Dattilio v. Brittingham, 9th Dist. Summit No. 26101, 2012-Ohio-2889, ¶ 5. Thus, Mr. Helms’

arguments on appeal would be irrelevant if the claims were moot as the trial court found. See In

re A.Z., 4th Dist. Meigs No. 11CA3, 2011-Ohio-6739, ¶ 18 (“Because the [Appellants’]

arguments are irrelevant, we find no merit in the[ir] appeal.”). As Mr. Helms has not argued that

the trial court erred in finding counts three and four moot, and it is not this Court’s duty to create

an argument on his behalf, Mr. Helms has failed to affirmatively demonstrate that the trial court

committed reversible error. See id.; see also Cardone v. Cardone, 9th Dist. Summit No. 18349,

1998 WL 224934, *8 (May 6, 1998) (“If an argument exists that can support this assignment of

error, it is not this court’s duty to root it out.”).

{¶12} Mr. Helms’ assignments of error are overruled.

III.

{¶13} The judgment of the Barberton Municipal Court is affirmed.

Judgment affirmed.

There were reasonable grounds for this appeal.

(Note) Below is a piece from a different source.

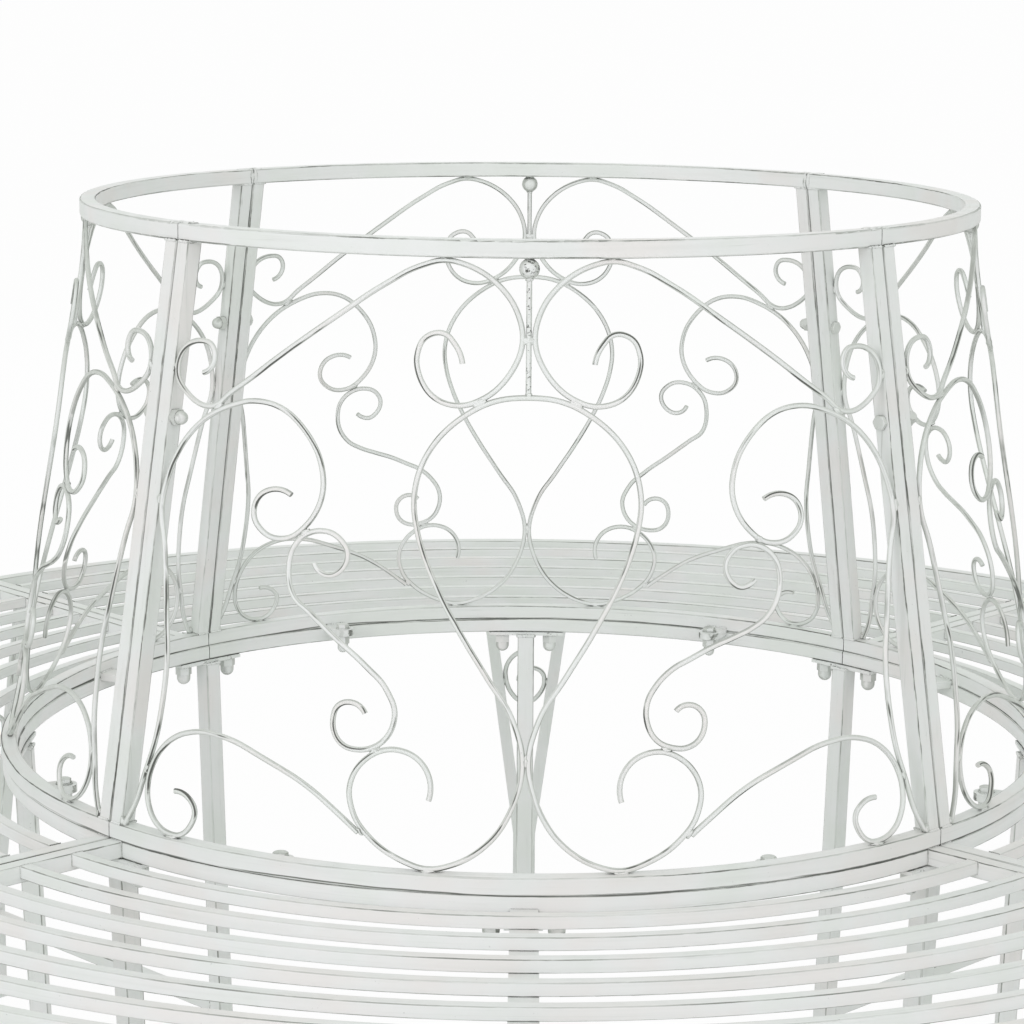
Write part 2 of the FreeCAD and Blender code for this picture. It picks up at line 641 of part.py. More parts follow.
def stud(name, x, y, top):
    """A stud welded under a rail, through the leg's plate and into a cap nut."""
    length = "(plate_depth + leg_nut_height - nut_wall - nut_end_gap)"
    return cylinder(name, "stud_size / 2", length, x, y, "%s - %s" % (top, length))


leg_studs = {kind: [] for kind in SPACING}
leg_nuts = {kind: [] for kind in SPACING}
for kind, spacing in SPACING.items():
    for where, radius, top in (("inner", RAIL_MIDDLE, RAIL_BOTTOM), ("outer", RIM_MIDDLE, RIM_PLATE_TOP)):
        for side in (1, -1):
            name = "%s_%s_%s" % (kind, where, "right" if side > 0 else "left")
            y = "%d * %s / 2" % (side, spacing)
            leg_studs[kind].append(stud(name + "_stud", radius, y, top))
            leg_nut = placed(name + "_nut", wide_nut, DOWN, x=radius, y=y, z="%s - plate_depth" % top)
            leg_nuts[kind].append(leg_nut)


# Every sub-part: its own name, its solids and where it is used

SECTIONS = {"front": -90, "right": 0, "back": 90, "left": 180}
JOINTS = {"front_right": -45, "back_right": 45, "back_left": 135, "front_left": -135}
LEGS = list(SECTIONS.values()) + list(JOINTS.values())
nodes = []


def turned(items, angle, label):
    """The items as one sub-part, turned about the middle of the ring."""
    node = doc.addObject("Part::Compound", label)
    node.Links = list(items)
    node.Placement = FreeCAD.Placement(FreeCAD.Vector(), FreeCAD.Rotation(FreeCAD.Vector(0, 0, 1), angle))
    return node


def at_each(label, places, items):
    """One sub-part for each named place, all built alike."""
    for place, angle in places.items():
        node = turned(items, angle, "%s_%s" % (label, place))
        node.Label = "%s_%s" % (label, place)
        nodes.append(node)


def group(label, *sets):
    """One sub-part that holds the same pieces at many angles; each set gives its angles, then its items."""
    node = doc.addObject("Part::Compound", label)
    uses = [(angle, items) for angles, items in sets for angle in angles]
    node.Links = [turned(items, angle, "%s_at_%d" % (label, number))
                  for number, (angle, items) in enumerate(uses)]
    node.Label = label
    nodes.append(node)


def leg_group(label, kinds):
    """One sub-part with the middle legs' pieces and the joint legs' pieces."""
    group(label, (SECTIONS.values(), kinds["middle"]), (JOINTS.values(), kinds["joint"]))


at_each("back_top_rail", SECTIONS, [back_top_rail])
at_each("back_bottom_rail", SECTIONS, [back_bottom_rail])
at_each("back_posts", JOINTS, back_posts)
at_each("heart_scroll", SECTIONS, [heart])
at_each("upper_scrolls", SECTIONS, upper)
at_each("lower_scrolls", SECTIONS, lower)
group("finial_balls", (SECTIONS.values(), [ball]))
group("finial_stems", (SECTIONS.values(), [stem]))

at_each("seat_inner_rail", SECTIONS, [seat_inner_rail])
at_each("seat_outer_rail", SECTIONS, [seat_outer_rail])
at_each("seat_end_bars", JOINTS, end_bars)
at_each("seat_slats", SECTIONS, seat_slats)
group("seat_ribs", (SECTIONS.values(), [seat_rib]))

group("inner_legs", (LEGS, [inner_leg]))
group("outer_leg_arms", (LEGS, outer_arms))
group("leg_scrolls", (LEGS, [leg_scroll]))
group("leg_stretchers", (LEGS, [stretcher]))
leg_group("inner_leg_plates", {kind: [item] for kind, item in inner_plates.items()})
leg_group("outer_leg_plates", {kind: [item] for kind, item in outer_plates.items()})
group("inner_feet", (LEGS, [inner_foot]))
group("outer_feet", (LEGS, [outer_foot]))

lug_angles = [angle + side * size("lug_angle") for angle in SECTIONS.values() for side in (1, -1)]
group("back_lugs", (lug_angles, [back_lug]))
group("seat_lugs", (lug_angles, [seat_lug]))
group("seat_bolts", (lug_angles, [seat_bolt]))
group("seat_washers", (lug_angles, seat_washers))
group("seat_nuts", (lug_angles, [seat_nut]))
group("post_bolts", (JOINTS.values(), [post_bolt]))
group("post_nuts", (JOINTS.values(), [post_nut]))
leg_group("leg_studs", leg_studs)
leg_group("leg_nuts", leg_nuts)

doc.recompute()
for item in doc.Objects:
    if "Invalid" in item.State or "Error" in item.State:
        raise RuntimeError("failed object: " + item.Label)

os.makedirs("parts", exist_ok=True)
for node in nodes:
    if node.Shape.isNull() or not node.Shape.isValid():
        raise RuntimeError("bad shape: " + node.Label)
    solids = node.Shape.Solids
    shape = solids[0] if len(solids) == 1 else Part.makeCompound(solids)
    shape.exportStep("parts/%s.step" % node.Label)
print("%d sub-parts, %d solids" % (len(nodes), sum(len(node.Shape.Solids) for node in nodes)))
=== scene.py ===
"""Round tree bench in antique white paint, brushed through to grey metal along its edges."""
import math

import bmesh
import bpy
from mathutils import Matrix, Vector, noise


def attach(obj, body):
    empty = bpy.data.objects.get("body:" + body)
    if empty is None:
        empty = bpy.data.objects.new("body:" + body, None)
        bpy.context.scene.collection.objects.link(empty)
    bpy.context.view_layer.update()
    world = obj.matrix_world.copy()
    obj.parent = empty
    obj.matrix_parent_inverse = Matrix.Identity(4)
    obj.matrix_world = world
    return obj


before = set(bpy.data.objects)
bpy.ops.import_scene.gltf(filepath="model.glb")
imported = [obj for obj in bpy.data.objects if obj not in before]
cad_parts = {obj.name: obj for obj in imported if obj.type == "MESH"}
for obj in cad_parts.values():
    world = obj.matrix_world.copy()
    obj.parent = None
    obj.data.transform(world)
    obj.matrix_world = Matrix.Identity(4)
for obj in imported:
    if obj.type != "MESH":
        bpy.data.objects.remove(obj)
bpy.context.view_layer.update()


# The bench's sizes in metres, as in the CAD model.

SEAT_HEIGHT = 0.440
SEAT_RISE = 0.004
SEAT_INNER = 0.432
SEAT_OUTER = 0.792
BACK_HEIGHT = 0.449
BACK_LEAN = 0.072
FOOT_RADIUS = 0.433
TUBE = 0.013
SLAT = 0.0095
SLAT_COUNT = 7
JOINT_GAP = 0.0009
WIRE_DIAMETER = 0.004
WIRE_FLARE = 0.005
BALL = 0.0145
LEG = 0.016
LEG_INSET = 0.004
LEG_LEAN = 0.017
ARM = 0.012
ARM_GAP = 0.0004
ARM_SPREAD = 0.099
ARM_BEND = 0.110
STRETCHER = 0.012
STRETCHER_HEIGHT = 0.081
PLATE = 0.003
FOOT_PLATE = 0.004
RIM_PLATE_WIDTH = 0.024
LUG_ANGLE = math.radians(26)
LUG_WIDTH = 0.020

SECTIONS = [math.radians(angle) for angle in (-90, 0, 90, 180)]
JOINTS = [math.radians(angle) for angle in (-45, 45, 135, -135)]
LEGS = SECTIONS + JOINTS
BACK_TOP = SEAT_HEIGHT + BACK_HEIGHT
LEG_TOP = SEAT_HEIGHT - TUBE - PLATE
ARM_TOP = SEAT_HEIGHT + SEAT_RISE - TUBE - PLATE
RIM_MIDDLE = SEAT_OUTER - TUBE / 2
SEAT_SLOPE = SEAT_RISE / (RIM_MIDDLE - RIM_PLATE_WIDTH / 2 - SEAT_INNER)
CONE_SLOPE = BACK_LEAN / (BACK_HEIGHT - TUBE)
FAR_SIDE = JOINT_GAP / 2 + TUBE  # from a joint's middle to the far side of its post or end bar
UP = Vector((0, 0, 1))


def at(angle, x, y, z):
    """A place given in the frame of a section, joint or leg."""
    return Vector((x * math.cos(angle) - y * math.sin(angle), x * math.sin(angle) + y * math.cos(angle), z))


def cone_radius(level):
    """Radius of the rails' and posts' middles at a level."""
    return FOOT_RADIUS - TUBE / 2 - (level - SEAT_HEIGHT - TUBE / 2) * CONE_SLOPE


# Camera, fitted to the photo. Its turns are in radians.

IMAGE_WIDTH = 1024
FOCAL_PIXELS = 2966.1
SENSOR_WIDTH = 36
CLIP_START, CLIP_END = 0.1, 400
CAMERA_PLACE = Vector((-0.00114, -2.4045, BACK_TOP + 0.2066))
PITCH, YAW, ROLL = 0.19215, -0.00466, 0.00854


def turned(first, second, angle):
    """Two axes, turned in their own plane."""
    cosine, sine = math.cos(angle), math.sin(angle)
    return first * cosine + second * sine, second * cosine - first * sine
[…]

We order that a special mandate issue out of this Court, directing the Barberton

Municipal Court, County of Summit, State of Ohio, to carry this judgment into execution. A

certified copy of this journal entry shall constitute the mandate, pursuant to App.R. 27. 5

Immediately upon the filing hereof, this document shall constitute the journal entry of

judgment, and it shall be file stamped by the Clerk of the Court of Appeals at which time the

period for review shall begin to run. App.R. 22(C). The Clerk of the Court of Appeals is

instructed to mail a notice of entry of this judgment to the parties and to make a notation of the

mailing in the docket, pursuant to App.R. 30.

Costs taxed to Appellant.

CARLA MOORE FOR THE COURT

HENSAL, J. SCHAFER, J. CONCUR.

APPEARANCES:

JOEL A. HELMS, pro se, Appellant.

DESTINY FURMAN, JAMIE BLAKE, and APRIL WILBANKS, Appellees.